Any experience giving back to the community will be looked upon favorably by professional school admissions committees. It would be ideal if some of your volunteering was in a healthcare setting. This would combine volunteering with exposure to the field. Get in the habit of tracking your volunteer hours, as most professional school applications will ask for an estimate of the time you spent volunteering.

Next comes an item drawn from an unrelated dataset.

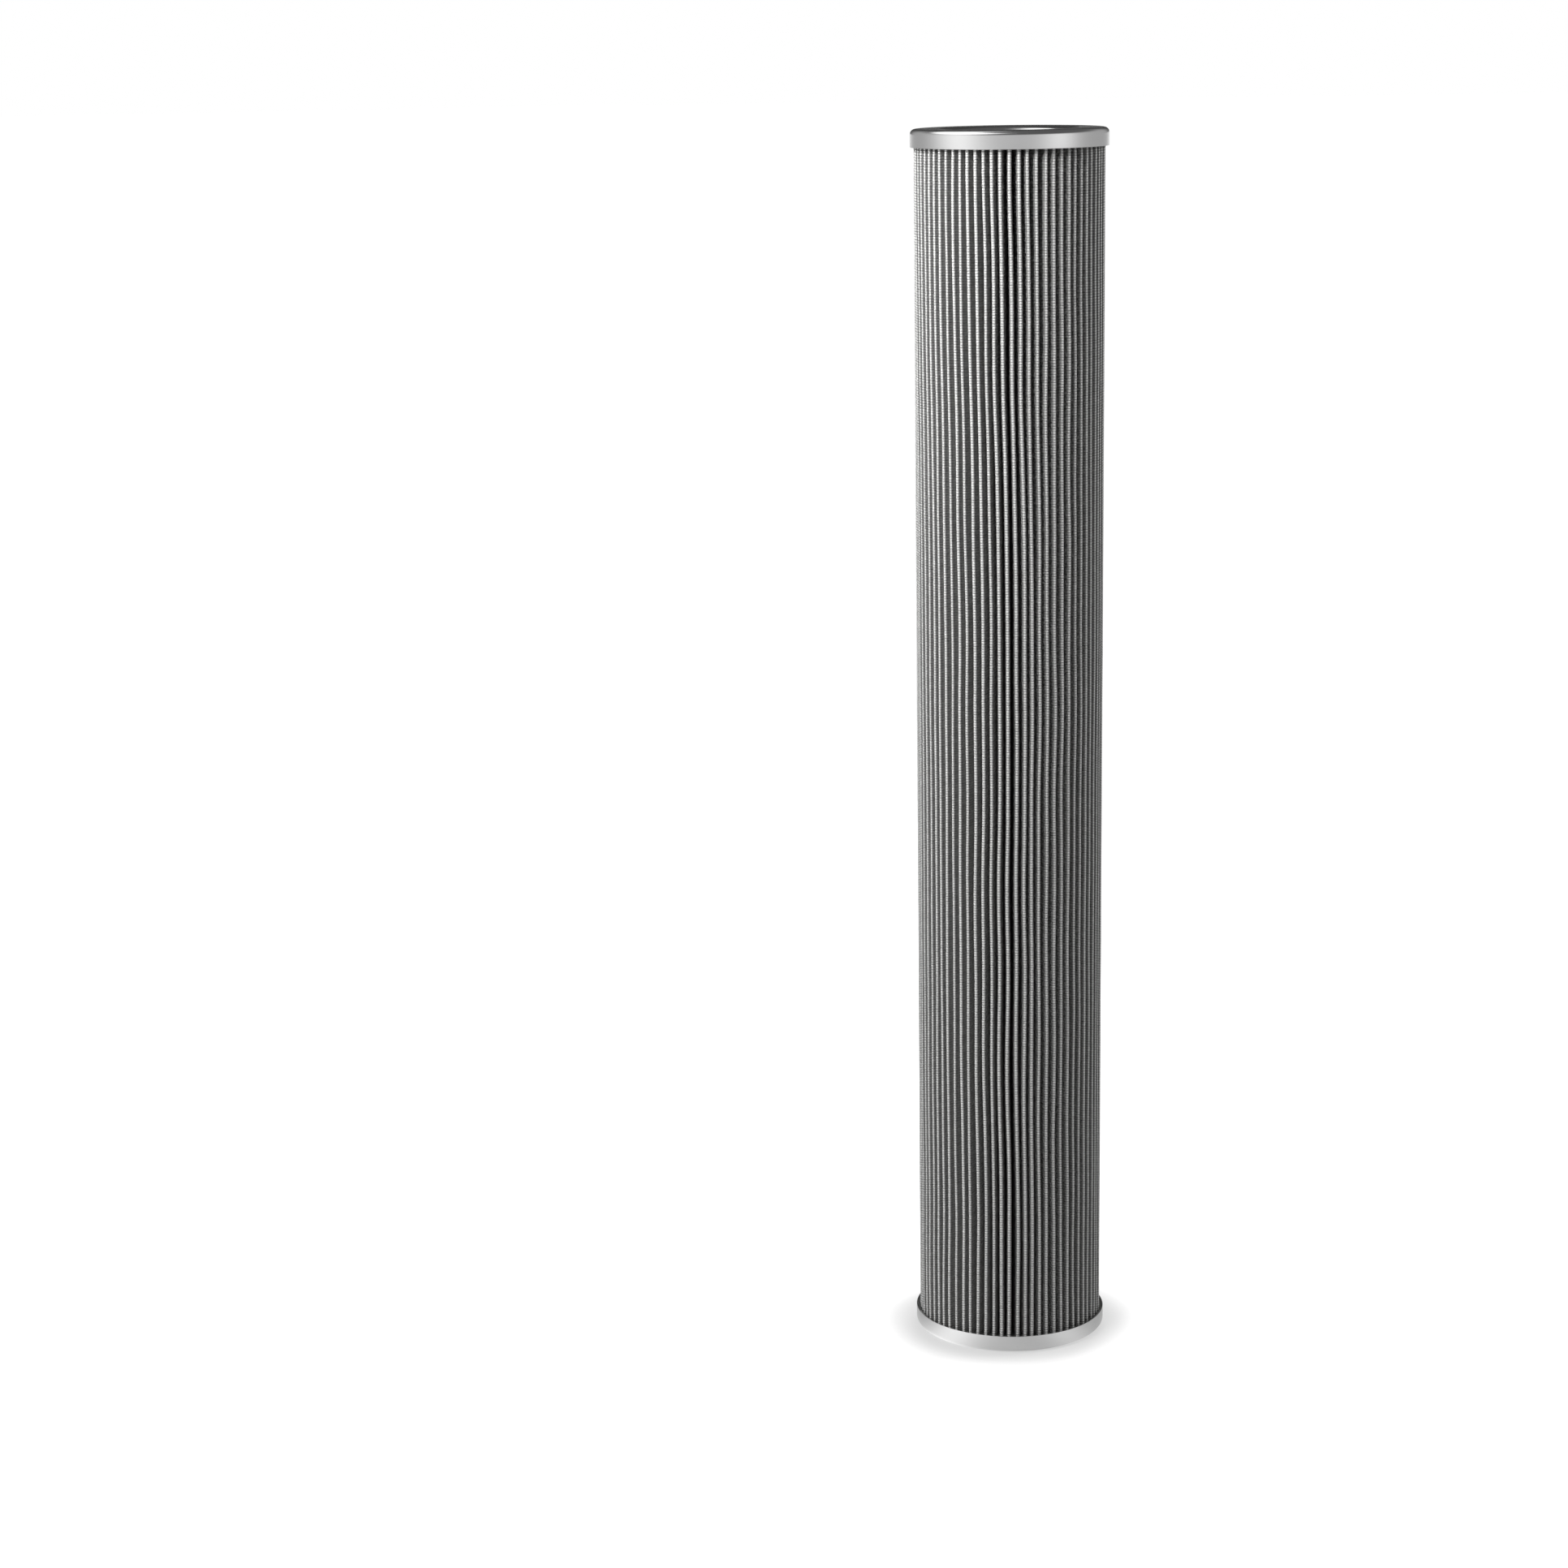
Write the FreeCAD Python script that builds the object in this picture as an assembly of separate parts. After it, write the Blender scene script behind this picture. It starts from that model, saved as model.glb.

Individuals who are successful in their pursuit of a health care career possess a set of qualities that they develop as young adults. These include qualities such as: Good Judgment, Self Discipline, Maturity,
Compassion/Empathy, Integrity, Intellectual Curiosity, Strong Work Ethic, Leadership/Accountability,
Reliability, Motivation/Persistence, Honesty, Cultural Competency
There are over 1000 registered student organizations on campus, so there are lots to choose from. There are close to 30 health-related organizations. Check the Office of the Dean of Students website for a searchable database of student orgs. Extracurricular activities help you become a well-rounded student because you develop not only knowledge and thinking skills but also social skills, group work, empathy, team building, organizational and motivational skills relevant when participating in an organization. Connect now!
Your insights about who you are as a person and how your experiences have shaped you will be of tremendous benefit when it is time to write your personal statement (a required part of your professional school application). Keep a journal handy so you can jot down your thoughts and observations!